The voltammetric results demonstrate that there is an important resistive component which increases as the amount of MWCNT decreases. Furthermore, those electrodes containing MWCNT exhibit higher currents related to the double-layer charge–discharge mechanism. These results can be attributed to an increase in the electronic conductivity of the solid phase, and, according to the impedance fitting procedure, to an increase in the effective conductivity of the liquid phase as the amount of MWCNT augments.

The rate capability data show that the capacity/power relationship in the capacitor can be set by adjusting the AOXt/MWCNTt ratio. In addition, taking into account the behavior of E9 and E18, it is possible that E18 comes close to reaching the maximum capacity that can be obtained for this order of current with the AOX-MWCNT nanocomposite.

Conductivity measurements and EIS results demonstrate that electrode conductivity is increased by adding MWCNT. This is clearly seen at the highest frequencies in the Nyquist diagram. The decrease in the diameter of the semicircles is attributed to a better conductivity in the carbon materials.

On a basis of a theoretical analysis of the dynamic electrochemical response of the system a physicochemical model has been derived. In order to identify the structural and kinetic parameters of the different electrodes studied, theoretical impedance was fitted to the experimental data. The interfacial areas obtained through this method are slightly similar for all electrodes, demonstrating that the electrolyte can gain access to the same percentage of area in all of the samples tested.
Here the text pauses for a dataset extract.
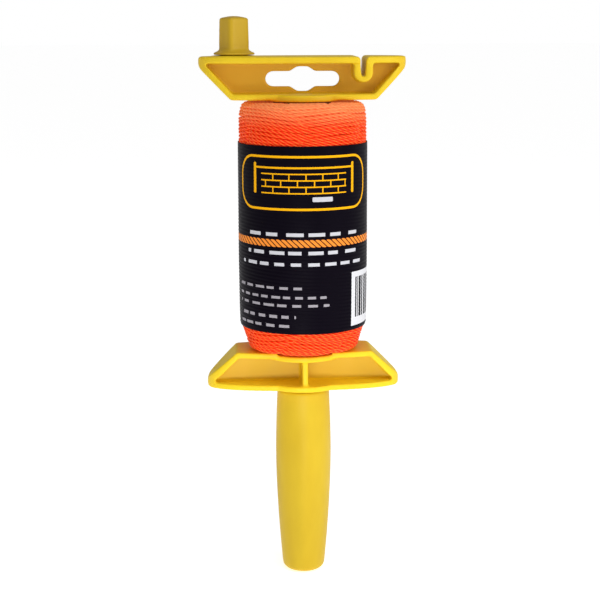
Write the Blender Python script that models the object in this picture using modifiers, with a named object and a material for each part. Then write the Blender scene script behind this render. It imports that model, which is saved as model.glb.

The fitting procedure applied contributed significantly to understand the results found in both the CV and CD experiments. It was found that as the amount of MWCNT increases, an enhancement of effective liquid-phase conductivity associated to a higher porosity of the electrodes occurs. This fact, in addition to the effective solid electric conductivity, accounts for the decrease in the resistive component of those electrodes that contain MWCNT.